The Amaravati Drone Summit 2024 was held at Mangalagiri, Andhra Pradesh, as part of an effort to promote drone technology in the state. The event aimed to place Amaravati as a center for drone-related activity and brought together participants from different sectors, including government bodies, private companies, and research institutions. The summit was organized by the Andhra Pradesh Drone Corporation in collaboration with the Union Civil Aviation Department, the Drone Federation of India, and the Confederation of Indian Industry (CII). The two-day event was held at the CK Convention Centre on 22 and 23 October 2024. It drew a wide variety of attendees like students, entrepreneurs, engineers, officials, and others with an interest in drones. Several sessions focused on how drones are currently being used in fields such as agriculture, logistics, healthcare, and emergency services. Some talks also emphasized opportunities for younger participants, including discussions on skill development, education, and startup support.

== Objectives ==
The Amaravati Drone Summit 2024 brought people together to talk about how drone technology can grow in Andhra Pradesh. The Chief Minister, N. Chandrababu Naidu, pointed out that having clear rules is really important if the drone industry is going to take off. During the summit, government officials and industry representatives had conversations about the kind of policies India needs to become a big player in drones by 2030.

Another goal was to encourage cooperation between the government, universities, and the businesses. Representatives from engineering colleges, including IITs, joined to share ideas and promote innovation. The government planned to sign two MoUs during the event: one with the Quality Council of India to allow Andhra Pradesh to issue Drone Remote Pilot License certificates, and another with IIT Tirupati to help with education and training in drone technology. The summit also focused on attracting investment and creating new jobs. The state expects to bring in around ₹2,000 crore in investment and generate ₹6,000 crore in revenue over the next five years. Also a plan to train over 20,000 people as drone pilots, which could lead to about 30,000 new jobs in the state.

== The Summit ==
The Amaravati Drone Summit had exhibitions, workshops, and keynote speeches from experts in the drone industry.

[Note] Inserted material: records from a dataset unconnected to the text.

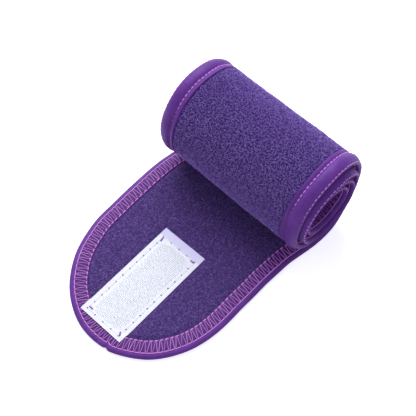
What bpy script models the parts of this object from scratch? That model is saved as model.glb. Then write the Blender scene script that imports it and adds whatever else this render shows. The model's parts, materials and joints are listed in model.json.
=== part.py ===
"""A towelling spa headband, rolled up with its fastening end lying flat in front of the roll.

One strip of double-faced towelling with a folded tape bound round its edge, and a hook tape patch sewn on
the flat end. The strip bends anywhere, so it is divided into short lengths, each on a hinge across the band:
three hinged lengths let the flat end fold up against the roll, and a chain of them lets the roll open out.

Metres, +Z up. The origin is on the table under the roll, on the flat underside of the length that the roll
stands on. +X runs along the band from the flat end to the roll, and +Y is the band's left edge.
A place on the band is given by s, the distance along it from the tip of the flat end, by y across it, and by
h, the height above its middle surface: h is positive on the brushed face, which is inside the roll.
"""

import bisect
import math

import bmesh
import bpy
from mathutils import Matrix, Vector

MM = 0.001

# The band
BAND_WIDTH = 85 * MM
BAND_THICKNESS = 2.0 * MM
END_TAPER = 50 * MM  # both ends are half ellipses of this length
FLAT_LENGTH = 110 * MM  # from the tip to where the roll starts to rise
ROLL_START_X = 2 * MM
GAP = 0.3 * MM

# The roll: an ellipse that closes in by one pitch each turn
ROLL_HALF_LENGTH = 25 * MM
ROLL_HALF_HEIGHT = 27.5 * MM
PITCH_X = 3.8 * MM
PITCH_Z = 5.1 * MM
ROLL_TURNS = 4.3
TABLE_STEPS = 4300

# The band turns a little to the right just before the roll, and the turns don't lie quite edge on edge
YAW = math.radians(3.8)
YAW_START_X = -54 * MM
YAW_END_X = -22 * MM
DRIFTS = (  # (turn, how far the band's centre line lies off the roll's middle there)
    (0, -2.7 * MM),
    (0.25, -0.5 * MM),
    (0.5, -1.7 * MM),
    (1.15, -2.0 * MM),
    (1.5, -4.2 * MM),
    (2.0, -3.7 * MM),
    (3.0, -2.6 * MM),
    (4.0, -2.0 * MM),
)

# Binding tape, folded over the edge
TAPE_THICKNESS = 0.4 * MM
TAPE_OUTSIDE = 9 * MM
TAPE_INSIDE = 8 * MM
TAPE_BEND = 1.0 * MM  # from the edge to where the fold starts to curve
SELVAGE_HALF = 0.3 * MM  # the towelling is pressed this thin inside the tape
SELVAGE_INSET = 0.9 * MM
TIP_STEPS = 24  # round the rounded end

# Hinges
FOLD_CUTS = (64 * MM, 71.4 * MM, 78.7 * MM, 86 * MM)  # distances along the band
ROLL_RIPPLE = 2.4 * MM  # how far a length's own curve stands off the table when the band is open
MOST_TURN = math.radians(70)
HINGE_STEP = 0.1 * MM
SEPARATE_TURNS = 9  # the outer lengths of the roll, whose towelling and tapes are separate pieces
SPANS = 4
END_SPAN = 0.25 * MM

# Hook tape patch
PATCH_LENGTH = 56.3 * MM
PATCH_WIDTH = 25 * MM
PATCH_X = -74 * MM
PATCH_Y = 1.7 * MM
PATCH_TURN = math.radians(-2.3)
PATCH_BASE = 0.4 * MM
HOOK_FIELD = (50 * MM, 17 * MM)
HOOK_HEIGHT = 0.8 * MM
STITCH_INSET = 2.0 * MM
THREAD_RADIUS = 0.2 * MM

TIP_X = ROLL_START_X - FLAT_LENGTH
ROLL_CENTRE_Z = ROLL_HALF_HEIGHT + BAND_THICKNESS / 2


def clear_scene():
    for obj in list(bpy.data.objects):
        bpy.data.objects.remove(obj, do_unlink=True)


def fabric(name, colour, roughness):
    """A cloth material of that linear colour."""
    made = bpy.data.materials.new(name)
    made.use_nodes = True
    shader = made.node_tree.nodes["Principled BSDF"]
    shader.inputs["Base Color"].default_value = (*colour, 1)
    shader.inputs["Roughness"].default_value = roughness
    shader.inputs["Metallic"].default_value = 0
    return made


# The band's path. (x, z) below are in the roll's own upright plane, before the yaw.


def smoothstep(share):
    share = min(1, max(0, share))
    return share * share * (3 - 2 * share)


def spiral(turn):
    """The middle surface after that many turns: (x, z, slope angle counted up through the turns)."""
    angle = math.tau * turn - math.pi / 2
    a = ROLL_HALF_LENGTH - PITCH_X * turn
    b = ROLL_HALF_HEIGHT - PITCH_Z * turn
    across = -PITCH_X * math.cos(angle) - a * math.tau * math.sin(angle)
    up = -PITCH_Z * math.sin(angle) + b * math.tau * math.cos(angle)
    slope = math.atan2(up, across)
    slope += math.tau * round((math.tau * turn - slope) / math.tau)
    return ROLL_START_X + a * math.cos(angle), ROLL_CENTRE_Z + b * math.sin(angle), slope


def spiral_table():
    """Distances along the band at evenly spaced turns."""
    distances = [FLAT_LENGTH]
    before = spiral(0)
    for step in range(1, TABLE_STEPS + 1):
        here = spiral(ROLL_TURNS * step / TABLE_STEPS)
        distances.append(distances[-1] + math.hypot(here[0] - before[0], here[1] - before[1]))
        before = here
    return distances


DISTANCES = spiral_table()
BAND_LENGTH = DISTANCES[-1]


def turn_at(s):
    """How many turns the roll has made at s."""
    after = min(max(bisect.bisect_left(DISTANCES, s), 1), TABLE_STEPS)
    share = (s - DISTANCES[after - 1]) / (DISTANCES[after] - DISTANCES[after - 1])
    return max(0, (after - 1 + share) * ROLL_TURNS / TABLE_STEPS)


def path(s):
    """(x, z, slope angle) of the middle surface at s."""
    if s <= FLAT_LENGTH:
        return TIP_X + s, BAND_THICKNESS / 2, 0
    return spiral(turn_at(s))


def half_width(s):
    """Half the band's width: the two ends are half ellipses."""
    to_end = min(s, BAND_LENGTH - s)
    if to_end >= END_TAPER:
        return BAND_WIDTH / 2
    return BAND_WIDTH / 2 * math.sqrt(1 - (1 - to_end / END_TAPER) ** 2)


def drift(s):
    """How far the band's centre line lies off the roll's middle: none at the folds, then as DRIFTS says."""
    if s <= FLAT_LENGTH:
        return DRIFTS[0][1] * smoothstep((s - FOLD_CUTS[-1]) / (FLAT_LENGTH - FOLD_CUTS[-1]))
    turn = turn_at(s)
    for (turn_1, drift_1), (turn_2, drift_2) in zip(DRIFTS, DRIFTS[1:]):
        if turn < turn_2:
            return drift_1 + (drift_2 - drift_1) * smoothstep((turn - turn_1) / (turn_2 - turn_1))
    return DRIFTS[-1][1]


def heading(x):
    """How far the band has turned to the right at x, in plan."""
    return YAW * smoothstep((x - YAW_START_X) / (YAW_END_X - YAW_START_X))


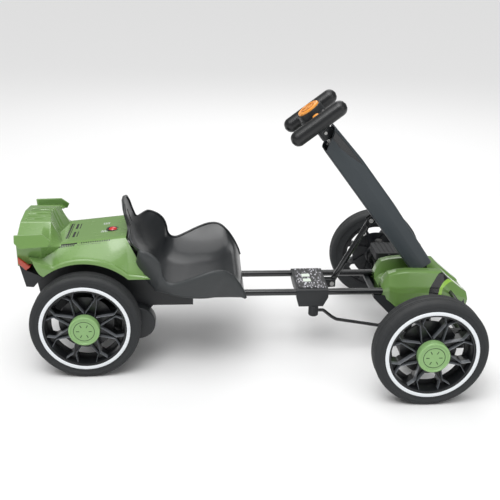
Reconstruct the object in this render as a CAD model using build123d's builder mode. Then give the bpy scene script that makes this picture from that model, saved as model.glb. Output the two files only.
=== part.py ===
"""Child's ride-on pedal kart: four foam tyres, twin-rail frame, bucket seat, raked steering column.

Frame: +X forwards, +Y to the driver's left, +Z up, origin on the ground under the middle of the
whole kart. Millimetres. Every loose piece of the real kart is its own solid in its own file.
"""

import math
import os

from build123d import *

os.makedirs("parts", exist_ok=True)

# ---------------------------------------------------------------- overall sizes
wheelbase = 755.0
tail_overhang = 145.0  # spoiler behind the rear axle
nose_overhang = 158.5  # nose of the front shell ahead of the front axle
rear_track = 284.8
front_track = 583.2
overall_length = tail_overhang + wheelbase + nose_overhang
rear_axle_x = tail_overhang - overall_length / 2
front_axle_x = rear_axle_x + wheelbase

# ---------------------------------------------------------------- clearances
running = 0.05  # radial, shaft in a bush
sliding = 0.3  # radial, telescoping tubes and moving covers
seat_gap = 0.1  # between pieces of one body that are pushed together
free_gap = 3.0  # between parts that pass each other

# ---------------------------------------------------------------- wheels
wheel_radius = 125.0
tyre_width = 47.0
tyre_bead_radius = 94.0
tyre_shoulder = 9.0
ring_inner = 94.4
ring_outer = 102.3
ring_proud = 1.5
barrel_wall = 5.0
barrel_inset = 2.0  # the barrel stops short of the tyre's faces
hub_radius = 29.0
spoke_count = 8
spoke_node_radius = 58.0
spoke_half_hub = 9.0
spoke_half_node = 3.2
spoke_half_rim = 17.0
spoke_back = -4.0
spoke_front = 12.0
spoke_rib = 1.8
spoke_rib_height = 6.0
cap_radius = 35.0
cap_proud = 13.5  # beyond the tyre's face
cap_depth = 19.0
axle_radius = 6.0

# ---------------------------------------------------------------- frame
rail_half_gap = 58.0
rail_z = 161.0
rail_radius = 8.0
rail_wall = 1.5
rail_rear = 60.0  # tail of the rails ahead of the rear axle
rail_front = 12.0  # nose of the rails ahead of the front axle
console_rear = 264.5  # behind the front axle
console_length = 77.0
console_half_width = 68.0
console_top = 171.5
console_bottom = 150.0
skirt_bottom = 127.0
skirt_inner = 46.0
plate_thickness = 2.0
socket_radius = 12.0
socket_bottom = 100.0
stay_radius = 4.0

# ---------------------------------------------------------------- front end
shell_half_width = 70.0
shell_wall = 3.0
belly_half_width = 66.0
belly_top = rail_z - rail_radius
crank_radius = 8.0
crank_throw = 55.0
crank_web_half = 10.0
bush_wall = 3.0
pedal_inner = 116.0
pedal_outer = 196.0
pedal_length = 70.0
pedal_thickness = 20.0
crank_web = 7.0
end_plate_inner = 221.0
end_plate_outer = 229.0
kingpin_half_gap = 240.0
kingpin_radius = 5.0
lug_inner = 46.0  # lug faces, above and below the axle line
lug_outer = 54.0
ball_radius = 8.5
cup_radius = 13.5
cup_back = 10.5  # cup's back face inboard of the kingpin line
cup_lip = 3.0  # cup's front face outboard of the kingpin line
cup_mouth = 0.5  # start of the flared mouth outboard of the kingpin line
mouth_flare = 2.0  # mouth radius beyond the ball's
beam_ahead = 109.5
beam_drop = 20.0
beam_radius = 10.0
arm_offset = 8.0  # steering arms stand outboard of the kingpins
arm_low = 141.0
arm_high = 153.0
tie_radius = 5.0
tie_pin_radius = 4.0

# ---------------------------------------------------------------- steering column
column_tilt = 37.2  # degrees back from upright
column_foot = (44.2, 210.5)  # ahead of the front axle, above the ground
column_depth = 47.0
column_width = 60.0
column_wall = 3.0
column_low = 4.0  # along the column from its foot
column_high = 411.0
column_slant = 31.0
steer_tube_radius = 14.0
steer_shaft_radius = 8.0
pitman_ahead = 52.5
pitman_arm = 50.0
wheel_height = 458.0
grip_half_gap = 71.0
grip_radius = 17.5
grip_half_length = 55.0
hub_drum_radius = 31.0
horn_radius = 27.0
horn_top = 483.0
side_button_radius = 8.0
button_travel = 3.0

# ---------------------------------------------------------------- rear end
body_half_width = 133.0
deck_half_width = 80.0
body_wall = 3.0
arch_radius = 145.0
deck_tail_z = 287.0
deck_nose_z = 312.0
tub_half_width = 82.0
tub_wall = 4.0
sleeve_radius = 10.4
block_end = 243.5
sleeve_end = 341.0
seat_half_width = 150.0
seat_wall = 4.0
seat_floor = 181.0
headrest_half_width = 60.0
deck_button_radius = 11.0
deck_button_at = (58.0, -18.0)
case_inner = 83.0
case_outer = 112.0

axle_z = wheel_radius
rear_axle = (rear_axle_x, axle_z)
front_axle = (front_axle_x, axle_z)


def save(builder, name):
    """Labels a finished piece and writes its STEP file."""
    builder.part.label = name
    export_step(builder.part, f"parts/{name}.step")


def rear(points):
    """Side-view points given behind or ahead of the rear axle."""
    return [(rear_axle_x + x, z) for x, z in points]


def front(points):
    """Side-view points given behind or ahead of the front axle."""
    return [(front_axle_x + x, z) for x, z in points]


def side_plane(y=0.0):
    """Upright plane along the kart, local (x, z), facing +Y after the flip of XZ."""
    return Plane(origin=(0, y, 0), x_dir=(1, 0, 0), z_dir=(0, -1, 0))


def slab(points, y_low, y_high, mode=Mode.ADD):
    """Side-view outline carried straight across from y_low to y_high."""
    with BuildSketch(side_plane(y_high)) as outline:
        Polygon(*points, align=None)
    extrude(outline.sketch, amount=y_high - y_low, mode=mode)


def post(x, z, radius, y_low, y_high, mode=Mode.ADD):
    """Round bar or hole across the kart."""
    with BuildSketch(side_plane(y_high)) as section:
        with Locations((x, z)):
            Circle(radius)
    extrude(section.sketch, amount=y_high - y_low, mode=mode)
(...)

Over 6,900 people registered for the event, including 1,711 delegates and 1,306 visitors from a variety of educational and professional backgrounds. This diverse group reflects the growing interest in drone technology and its wide range of applications.
Throughout the summit, participants attended sessions covering key topics such as drone regulations, disaster response, agriculture, and logistics. Hackathons were also held, where attendees collaborated to develop innovative ideas and practical solutions to challenges facing the drone sector. The event concluded on 22 October with a large drone show at Punnami Ghat, featuring more than 5,500 drones flying in coordinated formations. The display was executed by BotLab Dynamics and was described as the largest drone show held in India. The evening also included live music, laser light displays, and fireworks, combining entertainment with a demonstration of advances in drone technology.

During the event, the Amaravati Drone Show set five new Guinness World Records. Representatives from Guinness World Records presented certificates to Chief Minister N. Chandrababu Naidu. The records recognized included the largest planet formation, largest landmark creation, largest plane formation, largest national flag display by drones, and the largest aerial logo formation.